Fujitsu, which has bases in Inverness and Alness, along with Highland Council and Energy North will run the trial for four months.

Energy North is a trade group with more than 200 members in the oil and gas, renewable energy and nuclear industries.

The Highland system will use a portal to connect initially to a HPC cluster in Wales and later to a pilot scheme in Northern Ireland.

It will also connect to Fujitsu operations at Hayes in Middlesex, the base for the Laboratories of Europe, a global network of research facilities in Europe, Japan and the US.

The HPC will allow companies in the Highlands to be able to link into computer technology previously unavailable.
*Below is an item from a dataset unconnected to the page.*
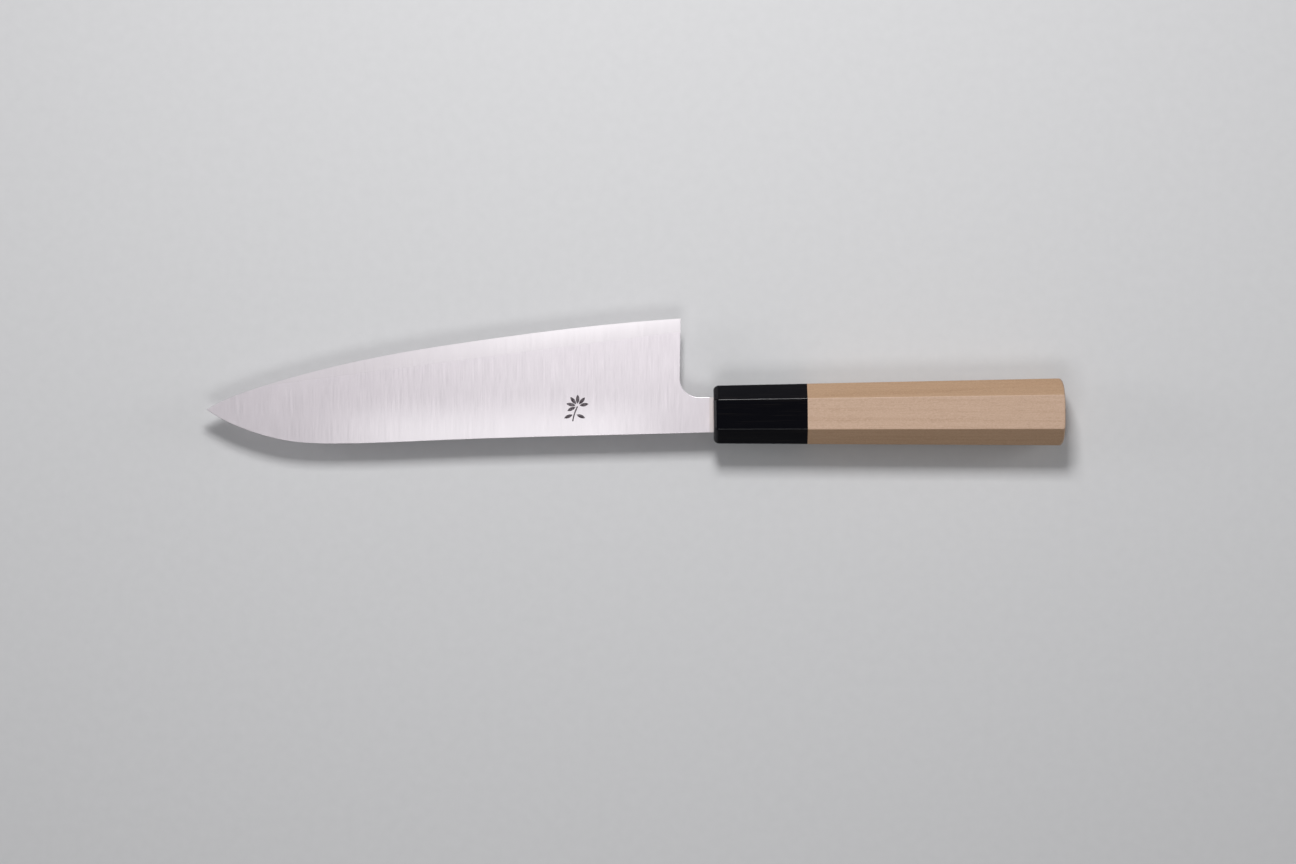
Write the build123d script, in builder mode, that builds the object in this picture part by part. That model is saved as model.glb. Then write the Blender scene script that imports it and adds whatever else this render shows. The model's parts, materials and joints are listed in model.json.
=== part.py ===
from build123d import *
import os

os.makedirs("parts", exist_ok=True)

# Japanese chef knife (gyuto) with an octagonal wooden handle, lying on its left side.
# Row frame: +X from tip to butt, +Y toward the cutting edge, +Z up through the blade's thickness.
# The row origin is the bottom centre of the knife's bounding box.
# Sketches use the knife's own coordinates: x = 0 at the ferrule's front face, y = 0 on the
# handle's centre line and z = 0 in the middle of the blade's thickness.

# ---- where the knife's own origin sits in the row frame ----
ferrule_face_x = 29.8
handle_axis_y = -11.95
blade_mid_z = 10.3
knife = Plane(origin=(ferrule_face_x, handle_axis_y, blade_mid_z))
knife_side = Plane(origin=knife.origin, x_dir=(1, 0, 0), z_dir=(0, -1, 0))
handle_axis = Axis(knife.origin, (1, 0, 0))

# ---- blade outline, in knife coordinates ----
tip = (-192.4, 3.5)
heel = (-12.1, 36.6)
edge_points = [
    heel,
    (-48.5, 33.7),
    (-88.5, 28.9),
    (-122.7, 23.7),
    (-151.0, 17.7),
    (-174.0, 11.2),
    (-185.5, 7.0),
    tip,
]
spine_points = [
    tip,
    (-185.5, -0.8),
    (-174.0, -5.5),
    (-163.0, -8.4),
    (-151.5, -9.65),
    (-140.0, -9.85),
    (-100.0, -8.75),
    (-43.0, -7.5),
    (0.0, -6.7),
]
neck_top_y = 6.62
choil_corner = (-12.95, neck_top_y)
choil_radius = 7.3

# ---- blade thickness: the flat sides lean in toward the edge and toward the tip ----
spine_half_thickness = 1.4
spine_datum_y = -9.9
taper_to_tip = 0.0042
taper_to_edge = 0.0242
back_edge_rounding = 0.15
blank_half_height = 4.0

# ---- ground bevel: distance in from the cutting edge, height above the middle plane.
# Its slope eases off until it runs into the flat side without a ridge. ----
edge_half_thickness = 0.02
micro_bevel = (0.4, 0.1)
bevel_middle = (3.4, 0.242)
bevel_shoulder = (6.4, 0.339)
bevel_run_out = (16.0, 0.665)
grinding_margin = 4.0

# ---- three-layer steel: core between two claddings ----
core_half_thickness = 0.36
core_taper = 0.00125

# ---- shallow step on the neck just before the ferrule ----
neck_step_length = 1.5
neck_step_depth = 0.12

# ---- tang ----
tang_length = 98.0
tang_height_front = 10.5
tang_height_back = 5.0
tang_thickness_front = 1.95
tang_thickness_back = 1.5

# ---- resin seal round the tang at the mouth of the handle ----
seal_depth = 2.5
seal_wall = 0.5

# ---- chiselled bamboo sprig on the right side of the blade ----
sprig_centre = (-52.0, 3.1)
sprig_depth = 0.13
stem_width = 0.5
stem_foot = (-1.4, -5.0)
stem_bend = (-0.7, -2.2)
stem_head = (0.3, 0.2)
leaf_width = 1.3
leaf_length = 3.5
leaf_gap = 0.8
leaf_belly_share = 0.45
upper_leaves = ((0.4, 0.6), (10, 48, 88, 128, 168, 206))
lower_leaves = ((-0.7, -2.4), (-22, 202))

# ---- handle ----
handle_length = 132.8
ferrule_length = 35.5
tenon_radius = 6.5
handle_height_front = 22.0
handle_height_back = 25.4
handle_thickness_front = 18.2
handle_thickness_back = 20.6
facet_leg_front = 5.35
facet_leg_back = 6.25
long_edge_rounding = 0.7
front_rim_rounding = 2.0
butt_flat_radius = 10.3
butt_shoulder_radius = 3.0
butt_rim_rounding = 0.6
envelope_radius = 16.0


def side_plane(half_thickness, lean_to_tip, lean_to_edge, side):
    """Flat plane along the blade; side is +1 for the right face and -1 for the left."""
    return Plane(
        origin=knife.from_local_coords((0, spine_datum_y, side * half_thickness)),
        x_dir=(1, 0, side * lean_to_tip),
        z_dir=(-side * lean_to_tip, side * lean_to_edge, 1),
    )


def across(distance):
    """Plane square to the handle's axis: local x runs along +Y and local y along +Z."""
    return Plane(
        origin=knife.from_local_coords((distance, 0, 0)),
        x_dir=(0, 1, 0),
        z_dir=(1, 0, 0),
    )


def outward_plane(front, back, across_facet):
    """Plane through two points of a handle facet, with its normal away from the handle's axis."""
    normal = (back - front).cross(across_facet)
    if normal.dot(Vector(0, front.Y, front.Z)) < 0:
        normal = -normal
    return Plane(origin=knife.from_local_coords(front), z_dir=normal)


def facet_planes():
    """The eight planes of the tapered octagon, each facing outward."""
    high_front = handle_height_front / 2
    high_back = handle_height_back / 2
    thick_front = handle_thickness_front / 2
    thick_back = handle_thickness_back / 2
    planes = []
    for y_side, z_side in ((1, 1), (1, -1), (-1, 1), (-1, -1)):
        front = Vector(0, y_side * (high_front - facet_leg_front), z_side * thick_front)
        back = Vector(handle_length, y_side * (high_back - facet_leg_back), z_side * thick_back)
        across_facet = Vector(0, y_side, -z_side)
        planes.append(outward_plane(front, back, across_facet))
    for side in (1, -1):
        planes.append(
            outward_plane(
                Vector(0, side * high_front, 0),
                Vector(handle_length, side * high_back, 0),
                Vector(0, 0, 1),
            )
        )
        planes.append(
            outward_plane(
                Vector(0, 0, side * thick_front),
                Vector(handle_length, 0, side * thick_back),
                Vector(0, 1, 0),
            )
        )
    return planes


right_face = side_plane(spine_half_thickness, taper_to_tip, taper_to_edge, 1)
left_face = side_plane(spine_half_thickness, taper_to_tip, taper_to_edge, -1)
right_seam = side_plane(core_half_thickness, core_taper, 0, 1)
left_seam = side_plane(core_half_thickness, core_taper, 0, -1)

# ================= bevel cutter for the right side =================
# The edge line runs straight on past the heel and the tip so the cutter clears both ends.
with BuildLine(knife) as edge_path:
    edge_curve = Spline(*edge_points)
    run_in = edge_curve @ 0 - edge_curve % 0 * grinding_margin
    run_out = edge_curve @ 1 + edge_curve % 1 * grinding_margin
    Line(run_in, edge_curve @ 0)
    Line(edge_curve @ 1, run_out)

toward_spine = Vector(0, 0, 1).cross(edge_curve % 0)
cutter_plane = Plane(origin=run_in, x_dir=toward_spine, z_dir=edge_curve % 0)

with BuildPart() as bevel_cutter:
    with BuildSketch(cutter_plane):
        with BuildLine():
            Line((-grinding_margin, edge_half_thickness), (0, edge_half_thickness))
            Line((0, edge_half_thickness), micro_bevel)
            ThreePointArc(micro_bevel, bevel_middle, bevel_shoulder)
            Line(bevel_shoulder, bevel_run_out)
            Line(bevel_run_out, (bevel_run_out[0], blank_half_height))
            Line((bevel_run_out[0], blank_half_height), (-grinding_margin, blank_half_height))
            Line((-grinding_margin, blank_half_height), (-grinding_margin, edge_half_thickness))
        make_face()
    sweep(path=edge_path.wire())

# ================= tang =================
with BuildPart() as tang:
    with BuildSketch(across(0)):
        Rectangle(tang_height_front, tang_thickness_front)
    with BuildSketch(across(tang_length)):
        Rectangle(tang_height_back, tang_thickness_back)
    loft(ruled=True)

# ================= whole steel blank: blade, neck and tang =================
with BuildPart() as steel_blank:
    with BuildSketch(knife.offset(-blank_half_height)) as outline:
        with BuildLine():
            Spline(*edge_points)
            Spline(*spine_points)
            Line(spine_points[-1], (0, neck_top_y))
            Line((0, neck_top_y), choil_corner)
            Line(choil_corner, heel)
        make_face()
        fillet(outline.vertices().sort_by_distance(choil_corner)[0], radius=choil_radius)
    extrude(amount=2 * blank_half_height)
    split(bisect_by=right_face, keep=Keep.BOTTOM)
    split(bisect_by=left_face, keep=Keep.TOP)

    # Round the spine, the choil and the back of the heel; the cutting edge stays sharp.
    upright = steel_blank.edges().filter_by(Axis.Z)
    square_end = steel_blank.edges().filter_by_position(
        Axis.X, ferrule_face_x - 0.01, ferrule_face_x + 0.01
    )
    rim = steel_blank.edges() - upright - square_end
    cutting_edges = rim.sort_by_distance(edge_curve @ 0.5)[:2]
    fillet(rim - cutting_edges, radius=back_edge_rounding)

    # Grind both sides down to the edge.
    add(bevel_cutter.part, mode=Mode.SUBTRACT)
    mirror(bevel_cutter.part, about=knife, mode=Mode.SUBTRACT)

    # Step both faces of the neck in, just before the ferrule.
    for face_plane, outward in ((right_face, 1), (left_face, -1)):
        with BuildSketch(face_plane.offset(-outward * neck_step_depth)):
            with Locations((-neck_step_length / 2, -spine_datum_y)):
                Rectangle(neck_step_length, 2 * tenon_radius + 2)
        extrude(amount=outward * blank_half_height, mode=Mode.SUBTRACT)

    add(tang.part)

# ================= bamboo sprig cutter =================
# Each leaf is a separate pointed stroke that starts a little way out from its node.
leaf_tip = leaf_gap + leaf_length
leaf_belly = leaf_gap + leaf_belly_share * leaf_length
with BuildSketch() as leaf:
    with BuildLine():
        ThreePointArc((leaf_gap, 0), (leaf_belly, leaf_width / 2), (leaf_tip, 0))
        ThreePointArc((leaf_tip, 0), (leaf_belly, -leaf_width / 2), (leaf_gap, 0))
    make_face()

sprig_x, sprig_y = sprig_centre
sprig_height = right_face.origin.Z + taper_to_tip * sprig_x - taper_to_edge * (sprig_y - spine_datum_y)
sprig_plane = Plane(
    origin=(ferrule_face_x + sprig_x, handle_axis_y + sprig_y, sprig_height),
    x_dir=right_face.x_dir,
    z_dir=right_face.z_dir,
)

stem = ThreePointArc(stem_foot, stem_bend, stem_head)

with BuildPart() as sprig_cutter:
    with BuildSketch(sprig_plane.offset(-sprig_depth)):
        SlotArc(stem, stem_width)
        for (node_x, node_y), angles in (upper_leaves, lower_leaves):
            for angle in angles:
                with Locations(Location((node_x, node_y, 0), (0, 0, angle))):
                    add(leaf.sketch)
    extrude(amount=1)

# ================= the three steel layers =================
with BuildPart() as core_steel:
    add(steel_blank.part)
    split(bisect_by=right_seam, keep=Keep.BOTTOM)
    split(bisect_by=left_seam, keep=Keep.TOP)
    core_steel.part.label = "core_steel"

with BuildPart() as cladding_right:
    add(steel_blank.part)
    split(bisect_by=right_seam, keep=Keep.TOP)
    add(sprig_cutter.part, mode=Mode.SUBTRACT)
    cladding_right.part.label = "cladding_right"

with BuildPart() as cladding_left:
    add(steel_blank.part)
    split(bisect_by=left_seam, keep=Keep.BOTTOM)
    cladding_left.part.label = "cladding_left"

# ================= whole handle blank: tapered octagon with domed ends =================
with BuildPart() as handle_blank:
    with BuildSketch(across(0)):
        Rectangle(2 * envelope_radius, 2 * envelope_radius)
    extrude(amount=handle_length)
    for facet in facet_planes():
        split(bisect_by=facet, keep=Keep.BOTTOM)
    long_edges = handle_blank.edges().filter_by(lambda edge: edge.length > ferrule_length)
    fillet(long_edges, radius=long_edge_rounding)

    front_end = handle_blank.faces().sort_by(Axis.X)[0]
    fillet(front_end.edges(), radius=front_rim_rounding)

    # Round the butt toward its corners, so each facet ends in a shallow scallop, then soften the rim.
    shoulder_x = handle_length - butt_shoulder_radius
    with BuildSketch(knife_side):
        with BuildLine():
            shoulder = CenterArc((shoulder_x, butt_flat_radius), butt_shoulder_radius, 90, -90)
            Line(shoulder @ 0, (shoulder_x, envelope_radius))
            Line((shoulder_x, envelope_radius), (0, envelope_radius))
            Line((0, envelope_radius), (0, 0))
            Line((0, 0), (handle_length, 0))
            Line((handle_length, 0), shoulder @ 1)
        make_face()
    revolve(axis=handle_axis, mode=Mode.INTERSECT)
    shoulder_edges = handle_blank.faces().filter_by(GeomType.TORUS).sort_by(Axis.X)[-1].edges()
    fillet(shoulder_edges.filter_by(GeomType.CIRCLE, reverse=True), radius=butt_rim_rounding)

# ================= ferrule: front length of the blank with a through bore =================
with BuildPart() as ferrule:
    add(handle_blank.part)
    split(bisect_by=across(ferrule_length), keep=Keep.BOTTOM)
    with BuildSketch(across(0)):
        Circle(tenon_radius)
    extrude(amount=ferrule_length, mode=Mode.SUBTRACT)
    ferrule.part.label = "ferrule"

# ================= resin seal: short sleeve round the tang, flush with the mouth =================
with BuildPart() as mouth_seal:
    with BuildSketch(across(0)):
        Rectangle(tang_height_front + 2 * seal_wall, tang_thickness_front + 2 * seal_wall)
    extrude(amount=seal_depth)
    add(tang.part, mode=Mode.SUBTRACT)
    mouth_seal.part.label = "mouth_seal"

# ================= handle body: rest of the blank, tenon through the ferrule, tang socket ======
with BuildPart() as handle_body:
    add(handle_blank.part)
    split(bisect_by=across(ferrule_length), keep=Keep.TOP)
    with BuildSketch(across(0)):
        Circle(tenon_radius)
    extrude(amount=ferrule_length)
    add(tang.part, mode=Mode.SUBTRACT)
    add(mouth_seal.part, mode=Mode.SUBTRACT)
    handle_body.part.label = "handle_body"

export_step(core_steel.part, "parts/core_steel.step")
export_step(cladding_right.part, "parts/cladding_right.step")
export_step(cladding_left.part, "parts/cladding_left.step")
export_step(ferrule.part, "parts/ferrule.step")
export_step(handle_body.part, "parts/handle_body.step")
export_step(mouth_seal.part, "parts/mouth_seal.step")
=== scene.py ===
import json
from math import radians

import bpy
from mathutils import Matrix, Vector


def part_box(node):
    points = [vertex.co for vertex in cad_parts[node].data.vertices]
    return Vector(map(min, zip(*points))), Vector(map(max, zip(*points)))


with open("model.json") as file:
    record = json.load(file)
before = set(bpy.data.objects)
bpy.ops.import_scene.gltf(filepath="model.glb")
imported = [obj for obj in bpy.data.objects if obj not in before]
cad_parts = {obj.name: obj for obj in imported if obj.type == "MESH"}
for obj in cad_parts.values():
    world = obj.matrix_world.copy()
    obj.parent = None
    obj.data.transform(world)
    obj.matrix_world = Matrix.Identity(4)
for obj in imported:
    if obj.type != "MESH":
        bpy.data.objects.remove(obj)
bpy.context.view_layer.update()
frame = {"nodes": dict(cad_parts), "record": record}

# The knife lies on its left side: +X runs from tip to butt, +Y toward the cutting edge, +Z up.
nodes = frame["nodes"]

ferrule_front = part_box("ferrule")[0].x
blade_low, blade_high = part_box("core_steel")
blade_middle_z = (blade_low.z + blade_high.z) / 2
handle_low, handle_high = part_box("handle_body")
handle_axis_y = (handle_low.y + handle_high.y) / 2

ALONG = (1, 0, 0)
ACROSS = (0, 1, 0)
UPWARD = (0, 0, 1)

# The sprig's centre, measured from the ferrule's front and from the handle's axis.
sprig_before_ferrule = 0.052
sprig_from_axis = 0.0031
sprig_reach = 0.008
neck_step = 0.0015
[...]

The Scottish pilot is also linked to efforts to create a Highland Science Skills Academy.

Drew Hendry, leader of Highland Council, said: "HPC opens up a new world of potential for the business and research community in the Highlands and beyond.

"It will put the region at the forefront of the HPC revolution in Scotland by providing access to unprecedented computing power to help develop products and processes that will benefit the wider economy.

"It fits perfectly with our plans to develop a Highland Science Skills Academy and together these pioneering developments could benefit people for generations to come."

Jim Brophy, Fujitsu's client director, described the HPC pilot as a "pioneering project".